See in the attach, as an example month 2007 08 did not have values, still YTD is calculated
BR
Francesco
Thanks for the reply.
In the ETL before, I am doing a cross join between fact & time dimension table. Doing so, for each "group by" combination I am creating a record for every date. so my data looks similart to this.
yr dt x1 x2 cnt
2010 10/1/2009 toy1 ca 1
2010 10/2/2009 toy1 ca 8
2010 10/3/2009 toy1 ca 0
2010 10/4/2009 toy1 ca 0
' ' '
' ' '
' ' '
2010 9/28/2010 toy1 ca 0
2010 9/29/2010 toy1 ca 0
2010 9/30/2010 toy1 ca 5
On this data, I am doing a self join.
Using SQL, I get the values as below:
yr dt x1 x2 cnt
2010 10/1/2009 toy1 ca 1
2010 10/2/2009 toy1 ca 9
2010 10/3/2009 toy1 ca 9
2010 10/4/2009 toy1 ca 9
' ' '
' ' '
2010 9/28/2010 toy1 ca 9
2010 9/29/2010 toy1 ca 9
2010 9/30/2010 toy1 ca 14
Using taggregateRow, I get the values as in input only which is my issue.
yr dt x1 x2 cnt
2010 10/1/2009 toy1 ca 1
2010 10/2/2009 toy1 ca 8
2010 10/3/2009 toy1 ca 0
2010 10/4/2009 toy1 ca 0
' ' '
' ' '
2010 9/28/2010 toy1 ca 0
2010 9/29/2010 toy1 ca 0
2010 9/30/2010 toy1 ca 5
As per the example screen shot, I understand the new component will help me in acheiving what I want to. Not sure, if this can be waited until the availability of the component. Can you provide me the techniques I can use??
Please let me know.
Thanks again for your time.
Have you fixed your tMap to correct the difference I pointed out? Put up a new screenshot and one of tAggregateRow. Are skipped dates a problem with your data? It's easy enough to solve this with existing Talend components if need be.
attached are the screenshots with modifications of differences you pointed out.

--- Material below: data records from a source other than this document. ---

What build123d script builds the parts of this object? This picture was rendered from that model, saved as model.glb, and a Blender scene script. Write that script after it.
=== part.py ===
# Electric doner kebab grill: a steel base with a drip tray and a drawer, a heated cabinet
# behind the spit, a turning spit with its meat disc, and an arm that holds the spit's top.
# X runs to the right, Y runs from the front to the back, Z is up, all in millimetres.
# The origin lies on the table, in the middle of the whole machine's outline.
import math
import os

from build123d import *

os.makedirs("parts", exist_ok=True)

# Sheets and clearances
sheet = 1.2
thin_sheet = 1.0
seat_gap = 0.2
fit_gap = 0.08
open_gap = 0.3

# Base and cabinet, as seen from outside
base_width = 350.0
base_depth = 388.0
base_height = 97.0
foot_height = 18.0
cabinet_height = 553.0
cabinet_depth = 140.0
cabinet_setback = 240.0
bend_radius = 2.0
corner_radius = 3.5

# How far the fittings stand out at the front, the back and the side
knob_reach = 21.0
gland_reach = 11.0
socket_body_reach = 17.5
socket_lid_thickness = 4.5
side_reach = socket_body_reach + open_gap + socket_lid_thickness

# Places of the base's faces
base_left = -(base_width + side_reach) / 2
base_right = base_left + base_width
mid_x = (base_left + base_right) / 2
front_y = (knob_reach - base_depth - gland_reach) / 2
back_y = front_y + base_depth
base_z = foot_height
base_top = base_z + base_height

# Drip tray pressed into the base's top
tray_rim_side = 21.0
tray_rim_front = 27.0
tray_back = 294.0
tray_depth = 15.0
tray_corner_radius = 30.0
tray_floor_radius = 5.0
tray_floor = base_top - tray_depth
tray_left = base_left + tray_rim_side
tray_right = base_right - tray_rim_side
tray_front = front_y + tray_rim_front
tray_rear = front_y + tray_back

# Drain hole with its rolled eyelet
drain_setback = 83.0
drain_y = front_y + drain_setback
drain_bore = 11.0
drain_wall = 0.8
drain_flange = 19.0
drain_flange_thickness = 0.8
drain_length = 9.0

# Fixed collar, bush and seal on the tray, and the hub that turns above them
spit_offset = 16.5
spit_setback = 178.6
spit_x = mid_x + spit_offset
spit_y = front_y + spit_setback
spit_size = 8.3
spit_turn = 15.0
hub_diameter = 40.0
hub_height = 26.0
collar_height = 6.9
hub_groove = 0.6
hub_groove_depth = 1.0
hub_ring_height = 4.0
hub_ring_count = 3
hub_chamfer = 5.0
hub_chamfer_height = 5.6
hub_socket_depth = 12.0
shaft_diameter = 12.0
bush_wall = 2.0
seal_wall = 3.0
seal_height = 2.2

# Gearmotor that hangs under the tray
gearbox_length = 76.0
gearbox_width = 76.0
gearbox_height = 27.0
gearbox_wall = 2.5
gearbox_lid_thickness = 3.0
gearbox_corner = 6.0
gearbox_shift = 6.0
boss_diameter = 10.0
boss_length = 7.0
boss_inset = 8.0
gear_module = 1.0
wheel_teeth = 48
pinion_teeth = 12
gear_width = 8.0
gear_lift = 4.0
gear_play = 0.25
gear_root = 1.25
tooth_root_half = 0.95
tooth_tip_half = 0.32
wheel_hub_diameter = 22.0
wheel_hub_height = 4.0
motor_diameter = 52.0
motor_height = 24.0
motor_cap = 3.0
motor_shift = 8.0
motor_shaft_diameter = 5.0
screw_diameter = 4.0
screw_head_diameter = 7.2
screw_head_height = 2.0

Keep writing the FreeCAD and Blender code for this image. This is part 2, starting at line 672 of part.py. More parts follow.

skipped dates is not my problem. as mentioned in earlier example, issue is data from taggregateRow is similar to my input data . I am not getting a upto date total.
Thanks for your time.
You still have joined op1 to op2 on all of YR, X1, X2, X3 and DT. Of course you are not getting a total across multiple op2 DTs since you are joining on the date i.e. op1.DT=op2.DT. You also still have your condition for tm excluding YEAR_START_DATE and YEAR_END_DATE, whereas in your SQL "Between" would include them.